With the arrival of the information age, technology brings disruption to many traditional industries. This forces the leading giants to adapt to the waves of change – or be outcompeted. Recent examples of companies failing to adapt are Kodak and Nokia. Both were undisputed leaders in their industries, only later failing miserably.
Another sector vulnerable to advancements in technology is the finance industry. Some believe this is because financial services are made up of “bits” instead of concrete, tangible goods.
The financial industry is heavily regulated which has kept it somewhat protected. However, investors with deep pockets are backing a new wave of fintech startups in Asia. These firms want to beat the banks at their own game.
These new startups are in an industry called financial technology, or fintech. They use technology to make financial services more efficient. This is something which is lacking in today’s banking system. A key success factor of fintech in Asia is the ability to disrupt complicated financial systems. But corporations have not used software to its full capacity yet.
Perhaps the most notable of such a company is PayPal. It’s been a long time since PayPal was founded, filling a gap in the market by providing reliable payment services. Once again, it’s time for startups to fill a gap in the modern financial industry. A gap created by the lack of effort from banks to keep up with the demands of consumers.

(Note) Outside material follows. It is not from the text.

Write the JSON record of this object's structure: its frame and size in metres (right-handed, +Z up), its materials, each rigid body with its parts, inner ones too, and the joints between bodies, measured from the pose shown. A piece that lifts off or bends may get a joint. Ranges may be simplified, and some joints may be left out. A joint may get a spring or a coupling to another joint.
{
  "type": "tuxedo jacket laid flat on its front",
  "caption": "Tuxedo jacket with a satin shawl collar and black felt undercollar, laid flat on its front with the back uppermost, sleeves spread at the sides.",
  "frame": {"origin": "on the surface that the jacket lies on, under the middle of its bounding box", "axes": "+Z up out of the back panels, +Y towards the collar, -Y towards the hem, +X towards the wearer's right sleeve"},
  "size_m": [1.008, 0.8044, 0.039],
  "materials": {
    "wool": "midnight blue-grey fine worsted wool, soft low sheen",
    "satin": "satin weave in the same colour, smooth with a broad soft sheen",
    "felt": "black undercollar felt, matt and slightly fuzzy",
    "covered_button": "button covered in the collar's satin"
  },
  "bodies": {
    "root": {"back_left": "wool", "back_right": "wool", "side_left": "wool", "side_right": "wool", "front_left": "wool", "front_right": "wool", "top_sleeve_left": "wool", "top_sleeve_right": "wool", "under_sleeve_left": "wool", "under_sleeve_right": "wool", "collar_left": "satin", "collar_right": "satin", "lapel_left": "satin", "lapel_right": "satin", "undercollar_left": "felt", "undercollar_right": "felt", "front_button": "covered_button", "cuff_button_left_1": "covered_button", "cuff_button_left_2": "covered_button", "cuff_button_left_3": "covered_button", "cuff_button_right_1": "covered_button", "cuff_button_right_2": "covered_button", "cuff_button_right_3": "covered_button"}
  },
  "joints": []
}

Why is Fintech in Asia Different?
Fintech in Asia has been on a rapid rise. In the last quarter of 2015, fintech investment was more than quadruple 2015’s number. Achieving a record US$4.5 billion investment, the Asian fintech industry is poised to be the global leader of tech firms looking to disrupt the financial services industry.
The sector’s growth is also impressive globally with a year on year increase of over 60%. Reports from KPMG and CB Insights show the entire fintech industry is valued at more than US$19 billion.

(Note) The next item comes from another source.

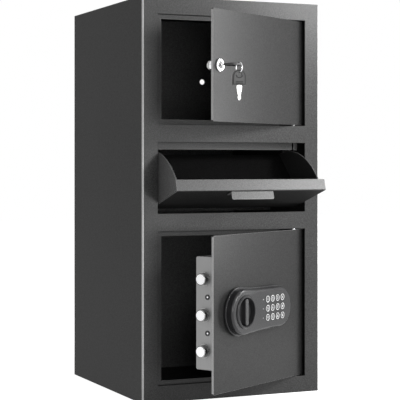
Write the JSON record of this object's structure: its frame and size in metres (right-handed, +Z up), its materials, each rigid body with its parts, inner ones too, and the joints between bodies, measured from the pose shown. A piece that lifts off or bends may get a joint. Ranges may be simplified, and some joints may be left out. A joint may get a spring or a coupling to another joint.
{
  "type": "deposit safe",
  "caption": "Upright steel deposit safe: key-locked upper compartment, tilting deposit hopper, lower compartment with keypad lock and knob-thrown bolts.",
  "frame": {"origin": "centre of the underside", "axes": "+Z up, front towards -Y, +Y out of the back panel, +X to the right seen from the front"},
  "size_m": [0.345, 0.5277, 0.7],
  "materials": {
    "sand_coat": "dark grey sand-texture powder coat, satin",
    "chrome": "polished chrome plate",
    "key_steel": "nickel plated, lightly worn",
    "zinc": "bright zinc plate",
    "keypad_plastic": "dark grey moulding, semi-gloss",
    "knob_plastic": "black moulding, satin",
    "key_plastic": "black moulding, semi-gloss",
    "button_plastic": "black, with a pale ring and number",
    "battery_plastic": "black moulding, matt",
    "board": "green solder mask"
  },
  "bodies": {
    "cabinet": {"cabinet_wrap": "sand_coat", "top_panel": "sand_coat", "bottom_panel": "sand_coat", "back_panel": "sand_coat", "upper_shelf": "sand_coat", "drop_baffle": "sand_coat", "upper_stop_frame": "sand_coat", "lower_stop_frame": "sand_coat", "hopper_stop_lip": "sand_coat", "upper_hinge_lug_top": "sand_coat", "upper_hinge_lug_bottom": "sand_coat", "lower_hinge_lug_top": "sand_coat", "lower_hinge_lug_bottom": "sand_coat", "hopper_bracket_left": "sand_coat", "hopper_bracket_right": "sand_coat"},
    "hopper": {"hopper_front_panel": "sand_coat", "hopper_cheek_left": "sand_coat", "hopper_cheek_right": "sand_coat", "hopper_rear_plate": "sand_coat", "hopper_handle": "sand_coat"},
    "upper_door": {"upper_door_panel": "sand_coat", "upper_door_hinge_rod": "chrome", "upper_lock_barrel": "chrome", "upper_lock_nut": "zinc"},
    "lock_plug": {"upper_lock_plug": "chrome", "upper_lock_cam": "zinc", "upper_lock_cam_screw": "zinc"},
    "key": {"key_blade": "key_steel", "key_head": "key_plastic"},
    "key_ring": {"key_ring": "chrome"},
    "spare_key": {"spare_key_blade": "key_steel", "spare_key_head": "key_plastic"},
    "lower_door": {"lower_door_panel": "sand_coat", "lower_door_hinge_rod": "chrome", "bolt_box": "sand_coat", "solenoid": "zinc", "battery_holder": "battery_plastic", "battery_cover": "battery_plastic", "keypad_base": "keypad_plastic", "keypad_housing": "keypad_plastic", "circuit_board": "board", "knob_ring": "keypad_plastic"},
    "bolt_carriage": {"bolt_upper": "chrome", "bolt_middle": "chrome", "bolt_lower": "chrome", "bolt_bar": "zinc"},
    "knob": {"knob": "knob_plastic", "knob_spindle": "zinc"},
    "pad_key_01": {"pad_key_01": "button_plastic"},
    "pad_key_02": {"pad_key_02": "button_plastic"},
    "pad_key_03": {"pad_key_03": "button_plastic"},
    "pad_key_04": {"pad_key_04": "button_plastic"},
    "pad_key_05": {"pad_key_05": "button_plastic"},
    "pad_key_06": {"pad_key_06": "button_plastic"},
    "pad_key_07": {"pad_key_07": "button_plastic"},
    "pad_key_08": {"pad_key_08": "button_plastic"},
    "pad_key_09": {"pad_key_09": "button_plastic"},
    "pad_key_10": {"pad_key_10": "button_plastic"},
    "pad_key_11": {"pad_key_11": "button_plastic"},
    "pad_key_12": {"pad_key_12": "button_plastic"}
  },
  "joints": [
    {"name": "upper_door_hinge", "type": "hinge", "parent": "cabinet", "child": "upper_door", "pos_m": [0.1248, -0.171, 0.575], "axis": [0, 0, 1], "range_deg": [-30.59, 75]},
    {"name": "lower_door_hinge", "type": "hinge", "parent": "cabinet", "child": "lower_door", "pos_m": [0.1248, -0.171, 0.16175], "axis": [0, 0, 1], "range_deg": [-30.76, 75]},
    {"name": "hopper_tilt", "type": "hinge", "parent": "cabinet", "child": "hopper", "pos_m": [0, -0.1658, 0.3533], "axis": [1, 0, 0], "range_deg": [-74, 0]},
    {"name": "upper_lock_turn", "type": "hinge", "parent": "upper_door", "child": "lock_plug", "pos_m": [-0.08436, -0.30511, 0.575], "axis": [-0.5089, 0.8608, 0], "range_deg": [0, 180]},
    {"name": "key_withdraw", "type": "slide", "parent": "lock_plug", "child": "key", "axis": [0.5089, -0.8608, 0], "range_m": [0, 0.03]},
    {"name": "key_ring_swing", "type": "hinge", "parent": "key", "child": "key_ring", "pos_m": [-0.06442, -0.33885, 0.577], "axis": [-0.5089, 0.8608, 0], "range_deg": [-10, 10]},
    {"name": "spare_key_swing", "type": "hinge", "parent": "key_ring", "child": "spare_key", "pos_m": [-0.06442, -0.33885, 0.56132], "axis": [-0.5089, 0.8608, 0], "range_deg": [-20, 20]},
    {"name": "bolt_slide", "type": "slide", "parent": "lower_door", "child": "bolt_carriage", "axis": [-0.8593, -0.5114, 0], "range_m": [0, 0.02]},
    {"name": "knob_turn", "type": "hinge", "parent": "lower_door", "child": "knob", "pos_m": [-0.03971, -0.27939, 0.1625], "axis": [0.5114, -0.8593, 0], "range_deg": [0, 90]},
    {"name": "pad_key_01_press", "type": "slide", "parent": "lower_door", "child": "pad_key_01", "axis": [-0.5114, 0.8593, 0], "range_m": [0, 0.0012], "stiffness_N_per_m": 400, "springref_m": -0.0005},
    {"name": "pad_key_02_press", "type": "slide", "parent": "lower_door", "child": "pad_key_02", "axis": [-0.5114, 0.8593, 0], "range_m": [0, 0.0012], "stiffness_N_per_m": 400, "springref_m": -0.0005},
    {"name": "pad_key_03_press", "type": "slide", "parent": "lower_door", "child": "pad_key_03", "axis": [-0.5114, 0.8593, 0], "range_m": [0, 0.0012], "stiffness_N_per_m": 400, "springref_m": -0.0005},
    {"name": "pad_key_04_press", "type": "slide", "parent": "lower_door", "child": "pad_key_04", "axis": [-0.5114, 0.8593, 0], "range_m": [0, 0.0012], "stiffness_N_per_m": 400, "springref_m": -0.0005},
    {"name": "pad_key_05_press", "type": "slide", "parent": "lower_door", "child": "pad_key_05", "axis": [-0.5114, 0.8593, 0], "range_m": [0, 0.0012], "stiffness_N_per_m": 400, "springref_m": -0.0005},
    {"name": "pad_key_06_press", "type": "slide", "parent": "lower_door", "child": "pad_key_06", "axis": [-0.5114, 0.8593, 0], "range_m": [0, 0.0012], "stiffness_N_per_m": 400, "springref_m": -0.0005},
    {"name": "pad_key_07_press", "type": "slide", "parent": "lower_door", "child": "pad_key_07", "axis": [-0.5114, 0.8593, 0], "range_m": [0, 0.0012], "stiffness_N_per_m": 400, "springref_m": -0.0005},
    {"name": "pad_key_08_press", "type": "slide", "parent": "lower_door", "child": "pad_key_08", "axis": [-0.5114, 0.8593, 0], "range_m": [0, 0.0012], "stiffness_N_per_m": 400, "springref_m": -0.0005},
    {"name": "pad_key_09_press", "type": "slide", "parent": "lower_door", "child": "pad_key_09", "axis": [-0.5114, 0.8593, 0], "range_m": [0, 0.0012], "stiffness_N_per_m": 400, "springref_m": -0.0005},
    {"name": "pad_key_10_press", "type": "slide", "parent": "lower_door", "child": "pad_key_10", "axis": [-0.5114, 0.8593, 0], "range_m": [0, 0.0012], "stiffness_N_per_m": 400, "springref_m": -0.0005},
    {"name": "pad_key_11_press", "type": "slide", "parent": "lower_door", "child": "pad_key_11", "axis": [-0.5114, 0.8593, 0], "range_m": [0, 0.0012], "stiffness_N_per_m": 400, "springref_m": -0.0005},
    {"name": "pad_key_12_press", "type": "slide", "parent": "lower_door", "child": "pad_key_12", "axis": [-0.5114, 0.8593, 0], "range_m": [0, 0.0012], "stiffness_N_per_m": 400, "springref_m": -0.0005}
  ],
  "couplings": [
    {"joint": "knob_turn", "follows": "bolt_slide", "rad_per_m": 78.53}
  ]
}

The reason for phenomenal growth rates in Asia is due to the contribution of China and India, the world’s two most populous countries. Their growth will continue as a greater number of citizens gain access to mobile financial products and services.
China alone attracted investments worth US$2.7 billion in fintech last year. The country is also home to the two most valuable fintech companies in the world. These are online lending platform Lufax and internet insurer Zhong An Insurance.
Behind, but not by much, India is only in its beginning stage of fintech. The country is a major hub for tech outsourcing, but most of the local population is still not up to date. Nearly 40% of India’s 1.3 billion people do not have a bank account and about 75% are without internet access.
These incredibly low rates of penetration show potential for fintech in Asia. Mobile phones and internet access will no doubt be the main drivers of growth in India, especially since it is home to the world’s 6th largest fintech company. Specifically, One97 Communications – a mobile payment services firm.
With the robust growth of fintech in Asia, these startups are looking even more threatening in disrupting the traditional flow of the financial services industry.